Inspiration

Email is overwhelming — most of what lands in your inbox doesn't need immediate attention, but figuring out what does takes time. We wanted a tool that could fetch new emails and automatically sort them so you know what to act on, what to ignore, and what to circle back to.

What it does

Its a CLI that pulls recent Gmail messages as structured JSON and, with the --triage flag, sends them to Omnara for classification. Omnara sorts each email into three buckets — priority (respond now), junk (archive), or follow-up (handle later) — with a one-line reason for each. It tracks state between runs so you only process new mail.

How we built it

TypeScript on Node.js, using the Gmail API with OAuth2 for email access.

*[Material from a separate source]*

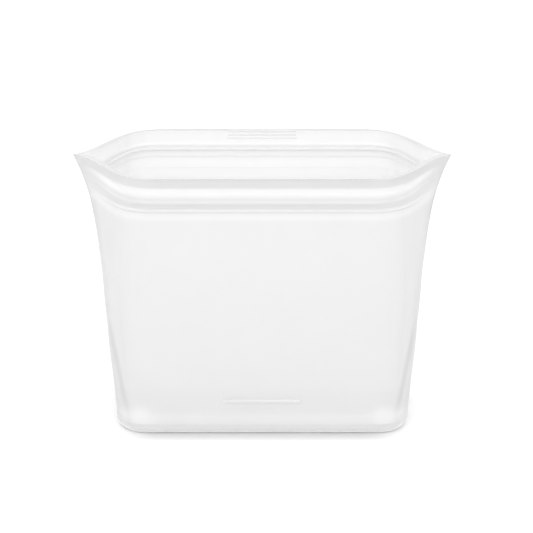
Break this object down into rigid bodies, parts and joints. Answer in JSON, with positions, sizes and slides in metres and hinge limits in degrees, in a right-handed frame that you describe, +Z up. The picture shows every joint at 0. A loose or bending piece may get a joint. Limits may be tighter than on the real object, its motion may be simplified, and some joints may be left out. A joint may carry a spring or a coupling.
{
  "type": "reusable silicone bag",
  "caption": "Stand-up food storage bag in frosted silicone with a flat base, folded side gussets, a flared mouth, a press-together zip and a pull wing at each end.",
  "frame": {"origin": "middle of the base on the surface that the bag stands on", "axes": "+X along the mouth from the left wing to the right wing, +Y from the front wall to the rear wall, +Z up to the mouth"},
  "size_m": [0.1842, 0.07, 0.1382],
  "materials": {
    "silicone_skin": "frosted translucent white silicone, smooth matte",
    "silicone_thick": "frosted translucent white silicone, thicker section, satin",
    "silicone_ribs": "frosted translucent white silicone, moulded ribs, satin"
  },
  "bodies": {
    "pouch_base": {"floor_panel": "silicone_thick", "base_rim": "silicone_thick", "left_gusset": "silicone_skin", "right_gusset": "silicone_skin", "left_wing": "silicone_thick", "right_wing": "silicone_thick", "front_left_lip_end": "silicone_skin", "front_left_zip_end": "silicone_thick", "front_right_lip_end": "silicone_skin", "front_right_zip_end": "silicone_thick", "rear_left_lip_end": "silicone_skin", "rear_left_zip_end": "silicone_thick", "rear_right_lip_end": "silicone_skin", "rear_right_zip_end": "silicone_thick", "front_left_channel_end": "silicone_ribs", "front_right_channel_end": "silicone_ribs", "rear_left_bead_end": "silicone_ribs", "rear_right_bead_end": "silicone_ribs"},
    "front_panel": {"front_wall": "silicone_skin", "front_zip_band": "silicone_thick", "front_lip": "silicone_skin", "front_zip_channel": "silicone_ribs", "front_bar": "silicone_ribs"},
    "rear_panel": {"rear_wall": "silicone_skin", "rear_zip_band": "silicone_thick", "rear_lip": "silicone_skin", "rear_zip_bead": "silicone_ribs", "rear_grip_ribs": "silicone_ribs"}
  },
  "joints": [
    {"name": "front_wall_close", "type": "hinge", "parent": "pouch_base", "child": "front_panel", "pos_m": [0, -0.02925, 0.0065], "axis": [-1, 0, 0], "range_deg": [0, 13.6], "stiffness_Nm_per_rad": 0.5},
    {"name": "rear_wall_close", "type": "hinge", "parent": "pouch_base", "child": "rear_panel", "pos_m": [0, 0.02925, 0.0065], "axis": [1, 0, 0], "range_deg": [0, 13.6], "stiffness_Nm_per_rad": 0.5}
  ],
  "couplings": [
    {"joint": "rear_wall_close", "follows": "front_wall_close", "ratio": 1}
  ]
}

The CLI fetches messages with paginated, concurrent requests, extracts bodies from multipart MIME payloads, and outputs clean JSON to stdout. The Omnara integration reads local credentials, resolves the workspace via the Omnara REST API, and creates a session with a triage prompt. The prompt template lives in its own file for easy tweaking.

Challenges we ran into

Gmail's MIME structure is deeply nested and inconsistent — extracting readable body text from multipart messages required recursive traversal and base64 decoding. Getting OAuth token refresh to work seamlessly (auto-updating .env on each run) took iteration. Designing a triage prompt that produces consistent, useful classifications across wildly different email types was its own challenge.

Accomplishments that we're proud of

The tool composes cleanly with Unix pipelines — you can pipe output to jq, head, or any other tool, and --triage works as an additive side effect without breaking that flow. State tracking means you never re-process old emails, and the prompt template is separated from the logic so it can be refined independently.